Alessia Cara

ALESSIA CARA IN NEW YORK, JULY 2015. JACKET: SUPREME/THRASHER. OVERALLS: VINTAGE. T-SHIRT: T BY ALEXANDER WANG. NECKLACE: LYNN BAN. BOOTS: VISVIM. STYLING: ANDREW MUKAMAL. COSMETICS: NARS, INCLUDING MATTE MULTIPLE IN PORTOFINO; DIOR, INCLUDING DIOR VERNIS IN NUIT 1947. HAIR PRODUCTS: ORIBE HAIR CARE, INCLUDING DRY TEXTURIZING SPRAY. HAIR: BOK-HEE FOR ORIBE HAIR CARE/STREETERS. MAKEUP: DOTTI FOR NARS COSMETICS/STREETERS. MANICURE: ERI HANDA FOR DIOR VERNIS/MAM-NYC. SPECIAL THANKS: CINEMA WORLD.

Ever since Alessia Cara (née Caracciolo) was a kid, she has loved making up stories. “I had a giant imagination,” the 19-year-old singer-songwriter tells me over lunch in Greenpoint. “In second grade I told a bunch of kids there was a homeless person living between the portable classrooms outside our school. It caused panic, and the principal had to announce on the PA system that no one was living there. I pretended I didn’t know who started the rumor.” Cara laughs and shakes her head. “I was a very strange child.”

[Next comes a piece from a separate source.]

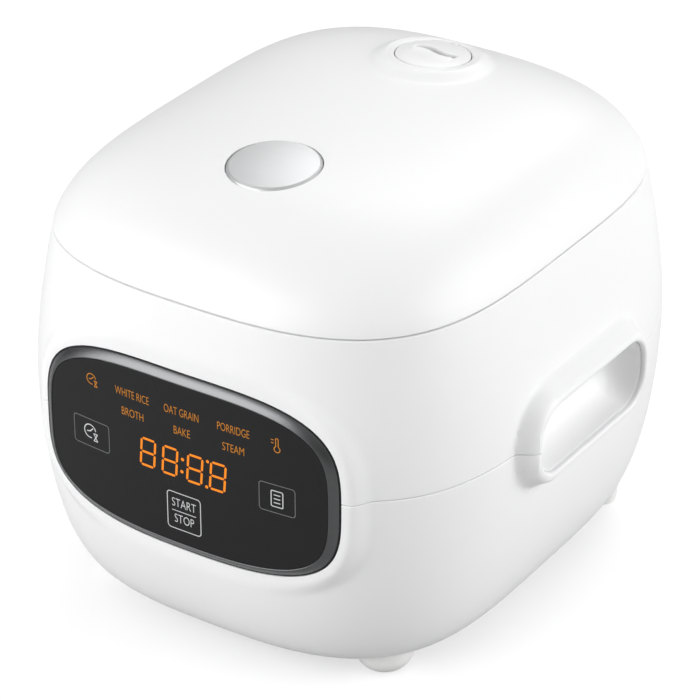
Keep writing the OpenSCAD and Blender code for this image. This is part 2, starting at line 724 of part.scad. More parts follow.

These days, that fertile imagination is serving her well. The five songs on her debut EP, Four Pink Walls (Def Jam), demonstrate her knack for telling vivid stories with an assertive, feisty voice. But that confidence didn’t come naturally. Growing up in a suburb of Toronto, Cara acted in plays, taught herself guitar, and—behind closed doors—sang. “It was the one thing I always enjoyed,” she says, “but I wasn’t sure if I was good, so I was scared to perform. I had to ease myself into it.” To that end, she created a YouTube channel for her covers when she was 13, and at 16, her version of the Neighbourhood’s “Sweater Weather” caught the attention of EP Entertainment. The production company flew her to New York, where she was introduced to songwriter Sebastian Kole and began writing demos with him.

Among those songs was a version of Cara’s smash debut single, “Here,” an outsider anthem for anyone who ever dreaded high school house parties. Above the down-tempo pop-R&B groove, her defiant vocals unfold into what she calls a “soulful rant”: “Excuse me if I seem a little unimpressed with this / An anti-social pessimist, but I usually don’t mess with this.”

Last April, after performing “Here” for several labels, Cara signed with Def Jam, and she’s still in awe of her breakout success. “I’ve never really aspired to the spotlight; I just wanted to do music, which is kind of weird because music comes with that spotlight. But I’m growing into myself and feeling more confident,” she says. “As long as each song makes somebody feel something, I think that’s the point of it all. I don’t want it to just be background music, you know?”